От отчаяния и обиды я стал переписывать весь дневник, обозначая слова одной-двумя буквами, отчего бумажные полоски стали походить на обрывки телеграфной ленты, на которой спятивший телеграфист стал выстукивать первые попавшиеся буквы: «По в. из к., з. ав. уб. як., я п с. о а.» Расшифровывалось это так: «По выходе из канала, закончив аврал с уборкой якоря, я приказал сыграть отражение атаки».

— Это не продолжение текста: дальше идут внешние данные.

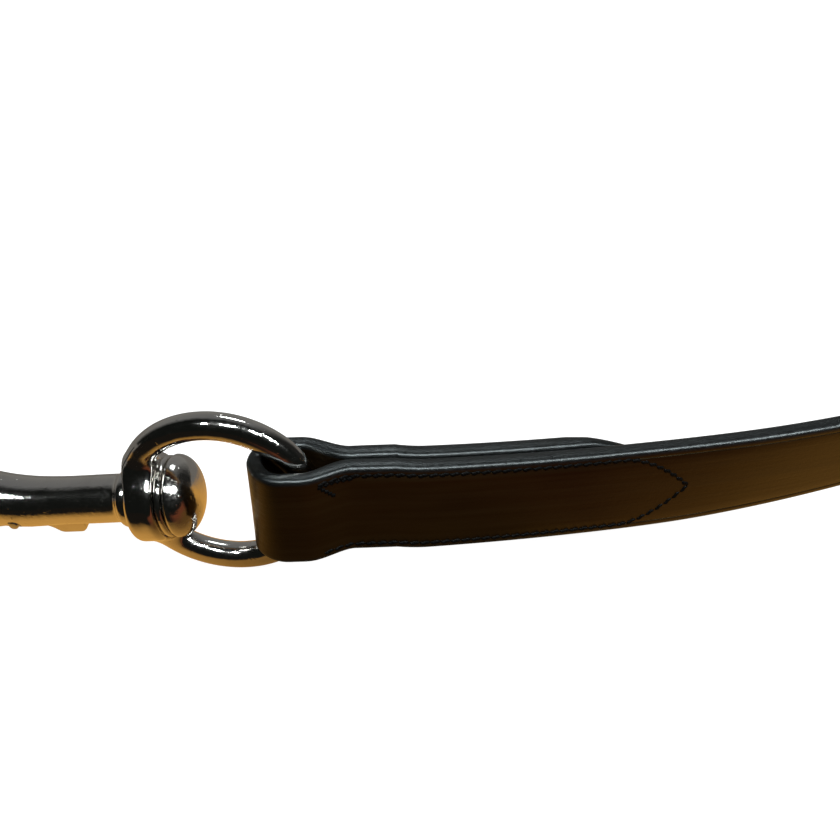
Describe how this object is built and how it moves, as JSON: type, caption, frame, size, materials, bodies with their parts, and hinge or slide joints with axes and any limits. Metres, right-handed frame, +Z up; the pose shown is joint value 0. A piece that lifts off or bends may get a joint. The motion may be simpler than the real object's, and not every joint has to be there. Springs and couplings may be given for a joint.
{
  "type": "running martingale attachment",
  "caption": "Dark leather running martingale attachment: swivel trigger snap, adjusting buckle, and a fork whose straps end in rein rings.",
  "frame": {"origin": "middle of the footprint, on the surface that the straps' lower edges and the rings stand on", "axes": "+Z up, along the straps' width; +X from the snap towards the rein rings; +Y to the side that the straps bend towards"},
  "size_m": [0.7278, 0.449, 0.046],
  "materials": {
    "nickel": "polished nickel plate over cast metal",
    "steel": "plain drawn wire and pin",
    "leather": "smooth dark havana bridle leather, black dyed edges, black thread stitching",
    "brass": "polished saddler's rivet and burr"
  },
  "bodies": {
    "straps": {"snap_strap": "leather", "body_strap": "leather", "buckle_frame": "nickel", "fixed_keeper": "leather", "fork_strap_left": "leather", "fork_strap_right": "leather", "crotch_rivet": "brass", "crotch_burr": "brass"},
    "eye": {"swivel_eye": "nickel"},
    "snap": {"hook_body": "nickel", "swivel_rivet": "nickel", "swivel_washer": "nickel", "trigger_pin": "steel", "trigger_spring": "steel"},
    "trigger": {"trigger_lever": "nickel"},
    "tongue": {"buckle_tongue": "nickel"},
    "keeper": {"sliding_keeper": "leather"},
    "left_ring": {"ring_left": "nickel"},
    "right_ring": {"ring_right": "nickel"}
  },
  "joints": [
    {"name": "eye_hinge", "type": "hinge", "parent": "straps", "child": "eye", "pos_m": [-0.25295, -0.21514, 0.0215], "axis": [0, 0, 1], "range_deg": [-12, 12]},
    {"name": "swivel", "type": "hinge", "parent": "eye", "child": "snap", "pos_m": [-0.26985, -0.21514, 0.0215], "axis": [0.9903, 0, 0.1392], "continuous": true},
    {"name": "trigger_hinge", "type": "hinge", "parent": "snap", "child": "trigger", "pos_m": [-0.31513, -0.21514, 0.01312], "axis": [0, -1, 0], "range_deg": [0, 18], "stiffness_Nm_per_rad": 0.05, "springref_deg": -20.05},
    {"name": "tongue_hinge", "type": "hinge", "parent": "straps", "child": "tongue", "pos_m": [-0.04778, -0.07571, 0.0171], "axis": [0, 0, 1], "range_deg": [0, 4]},
    {"name": "keeper_slide", "type": "slide", "parent": "straps", "child": "keeper", "axis": [0.5, 0.866, 0], "range_m": [-0.006, 0.018]},
    {"name": "left_ring_hinge", "type": "hinge", "parent": "straps", "child": "left_ring", "pos_m": [0.28186, 0.21789, 0.023], "axis": [0, 0, 1], "range_deg": [-60, 60]},
    {"name": "right_ring_hinge", "type": "hinge", "parent": "straps", "child": "right_ring", "pos_m": [0.3212, 0.16064, 0.023], "axis": [0, 0, 1], "range_deg": [-60, 60]}
  ]
}
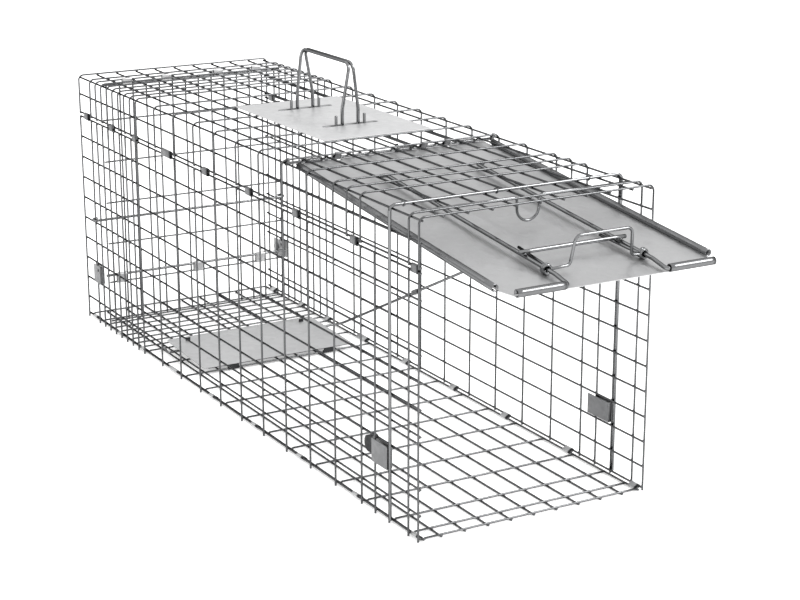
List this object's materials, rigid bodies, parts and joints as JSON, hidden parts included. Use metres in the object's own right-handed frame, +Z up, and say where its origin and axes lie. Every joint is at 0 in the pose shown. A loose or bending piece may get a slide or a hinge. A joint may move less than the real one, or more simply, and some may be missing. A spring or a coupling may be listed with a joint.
{
  "type": "live catch trap",
  "caption": "Wire cage live catch trap with one gravity door, a lock frame, a floor treadle, a trigger rod and a carry handle over a guard plate.",
  "frame": {"origin": "centre of the trap's footprint, on the surface it stands on, with the door set open", "axes": "+Z up, +Y from the open mouth toward the closed rear, +X to the right seen from the mouth"},
  "size_m": [0.2606, 0.9362, 0.3728],
  "materials": {
    "mesh_wire": "bright galvanised welded wire",
    "rod_wire": "bright zinc plated round rod",
    "door_sheet": "galvanised sheet, satin",
    "plate_sheet": "galvanised sheet, light satin",
    "clip_sheet": "zinc plated clip sheet, darker satin"
  },
  "bodies": {
    "cage": {"floor_panel": "mesh_wire", "left_side_panel": "mesh_wire", "right_side_panel": "mesh_wire", "top_panel": "mesh_wire", "top_left_flange": "mesh_wire", "top_right_flange": "mesh_wire", "left_seam_clips": "clip_sheet", "right_seam_clips": "clip_sheet", "left_floor_clips": "clip_sheet", "right_floor_clips": "clip_sheet", "front_stiffener_rod": "rod_wire", "stiffener_rings": "clip_sheet", "mouth_loop": "rod_wire", "left_front_stop": "clip_sheet", "right_front_stop": "clip_sheet", "left_rear_stop": "clip_sheet", "right_rear_stop": "clip_sheet", "rear_cross_rod": "rod_wire", "hand_guard": "plate_sheet", "carry_handle": "rod_wire", "handle_anchors": "rod_wire", "door_hinge_rod": "rod_wire", "door_hinge_straps": "clip_sheet", "trigger_rod_guides": "clip_sheet", "rear_hinge_clips": "clip_sheet"},
    "door": {"door_plate": "door_sheet"},
    "lock_frame": {"lock_frame_arms": "rod_wire", "lock_frame_cross_rod": "rod_wire"},
    "lock_handle": {"lock_handle": "rod_wire"},
    "treadle": {"treadle": "plate_sheet"},
    "trigger_rod": {"trigger_rod": "rod_wire"},
    "rear_panel": {"rear_panel": "mesh_wire", "rear_lock_rod": "rod_wire", "lock_rod_clips": "clip_sheet"}
  },
  "joints": [
    {"name": "door_hinge", "type": "hinge", "parent": "cage", "child": "door", "pos_m": [0, -0.07687, 0.2993], "axis": [-1, 0, 0], "range_deg": [-42.4, 0]},
    {"name": "lock_frame_pivot", "type": "hinge", "parent": "door", "child": "lock_frame", "pos_m": [0, -0.46435, 0.26271], "axis": [-1, 0, 0], "range_deg": [-14.2, 0]},
    {"name": "lock_handle_pivot", "type": "hinge", "parent": "lock_frame", "child": "lock_handle", "pos_m": [0, -0.43056, 0.26854], "axis": [1, 0, 0], "range_deg": [-3, 0]},
    {"name": "treadle_hinge", "type": "hinge", "parent": "cage", "child": "treadle", "pos_m": [0, 0.18402, 0.003], "axis": [-1, 0, 0], "range_deg": [0, 1.9]},
    {"name": "trigger_rod_slide", "type": "slide", "parent": "cage", "child": "trigger_rod", "axis": [0, 0.9023, -0.4311], "range_m": [0, 0.0058]},
    {"name": "rear_panel_hinge", "type": "hinge", "parent": "cage", "child": "rear_panel", "pos_m": [0, 0.41321, 0.2985], "axis": [-1, 0, 0], "range_deg": [0, 80]}
  ],
  "couplings": [
    {"joint": "lock_frame_pivot", "follows": "door_hinge", "ratio": 0.33},
    {"joint": "trigger_rod_slide", "follows": "treadle_hinge", "m_per_rad": 0.1696}
  ]
}
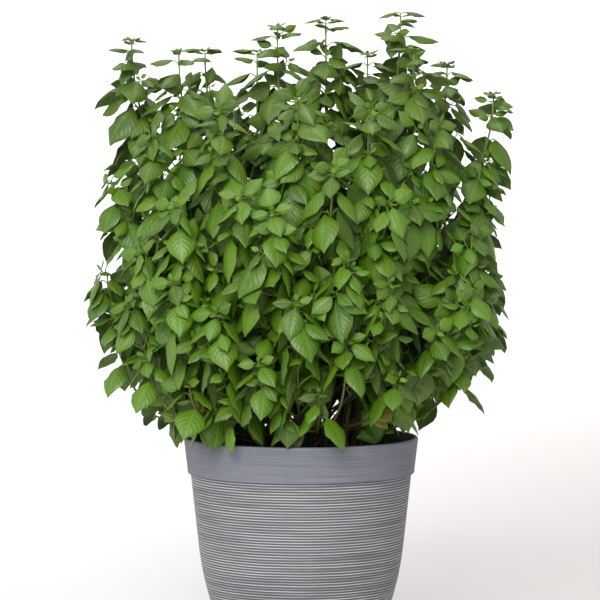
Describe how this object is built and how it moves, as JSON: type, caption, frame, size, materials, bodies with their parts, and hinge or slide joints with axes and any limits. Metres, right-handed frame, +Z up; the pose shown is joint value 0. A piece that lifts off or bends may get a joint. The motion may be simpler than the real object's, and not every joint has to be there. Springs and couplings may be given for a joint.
{
  "type": "potted basil plant",
  "caption": "Bushy basil plant with opposite pairs of ovate leaves, rooted in soil in a round tapered planter with a smooth rim band and fine combed ribs.",
  "frame": {"origin": "centre of the pot's flat base", "axes": "+Z up along the pot's axis, -Y towards the side that the picture shows, +X to the right of that view"},
  "size_m": [0.5427, 0.4982, 0.805],
  "materials": {
    "planter": "grey, matt, combed while soft, with paler worn ridges and a smooth band under the rim",
    "soil": "dark brown potting mix, damp, crumbly, with bark and fibre",
    "foliage": "fresh green leaf, satin, with a paler midrib and quilted side veins, on light green stems"
  },
  "bodies": {
    "root": {"pot": "planter", "soil": "soil", "leafy_stem_01": "foliage", "leafy_stem_02": "foliage", "leafy_stem_03": "foliage", "leafy_stem_04": "foliage", "leafy_stem_05": "foliage", "leafy_stem_06": "foliage", "leafy_stem_07": "foliage", "leafy_stem_08": "foliage", "leafy_stem_09": "foliage", "leafy_stem_10": "foliage", "leafy_stem_11": "foliage", "leafy_stem_12": "foliage", "leafy_stem_13": "foliage", "leafy_stem_14": "foliage", "leafy_stem_15": "foliage", "leafy_stem_16": "foliage", "leafy_stem_17": "foliage", "leafy_stem_18": "foliage", "leafy_stem_19": "foliage", "leafy_stem_20": "foliage", "leafy_stem_21": "foliage", "leafy_stem_22": "foliage", "leafy_stem_23": "foliage", "leafy_stem_24": "foliage", "leafy_stem_25": "foliage", "leafy_stem_26": "foliage", "leafy_stem_27": "foliage", "leafy_stem_28": "foliage", "leafy_stem_29": "foliage"}
  },
  "joints": []
}
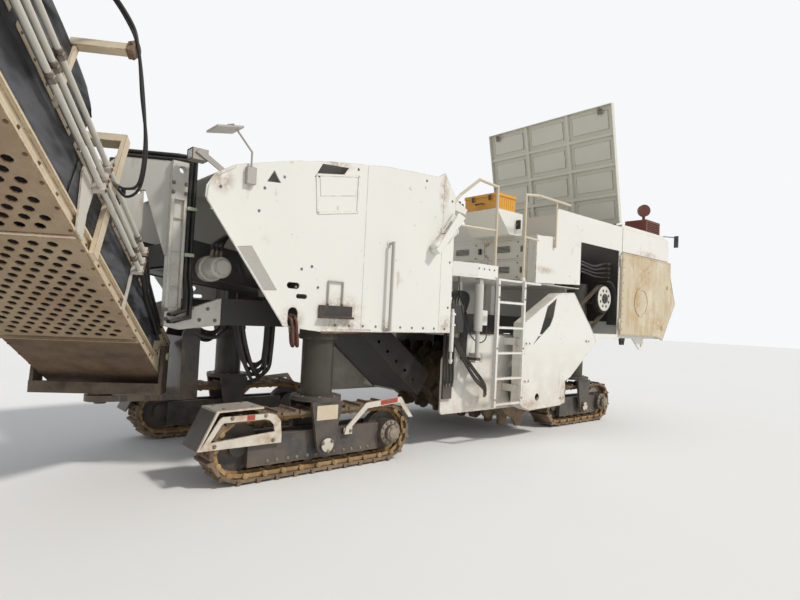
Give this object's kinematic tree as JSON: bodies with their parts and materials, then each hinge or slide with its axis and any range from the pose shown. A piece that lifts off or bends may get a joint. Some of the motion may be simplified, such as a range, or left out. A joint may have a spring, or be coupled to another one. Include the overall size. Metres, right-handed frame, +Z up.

Расшифровывал я эти криптограммы на Кирочной, в гостях у Елены Сергеевны Максимович, той самой, что жила в девичьей квартире Екатерины Николаевны Домерщиковой и которая сохранила «английское фото» Михаила Михайловича, его итальянскую подорожную… Я коротал у нее вечер перед поездом и, голодный, злой, усталый, попал на воистину королевский ужин. Она поставила передо мной тарелку молочной лапши и макароны с китайскими консервированными сосисками и ушла, чтобы не смущать гостя. Я работал ложкой с престранным ощущением, как будто я не один в этой большой старинной комнате, как будто в тарелки с яствами заглядывают души умерших здесь голодной смертью людей. И когда хозяйка принесла кофе с пирожными, выяснилось, что в этой комнате и в самом деле умерла в блокаду няня Китцы, Екатерины Николаевны… Ее ли дух или чей-то другой, растворенный в этих многоведных стенах, помогал превращать разбросанные по ленточкам буквы в слова, но только дневник Домерщикова перелился в блокнот почти весь…
Свои записи старший офицер «Пересвета» вел в Порт-Саиде через несколько дней после взрыва корабля и спасения.
Порт-Саид. 1 января 1917 года
Из дневника Домерщикова
«Встал как будто весело, страшно болит спина, трудно разогнуться. Вчера бран ванну в первый раз после купания, сопровождавшего гибель «Пересвета». Посмотрел на себя в зеркало и, несмотря на десятидневный промежуток, увидел неимоверное количество синяков, ссадин, о существовании которых и не знал.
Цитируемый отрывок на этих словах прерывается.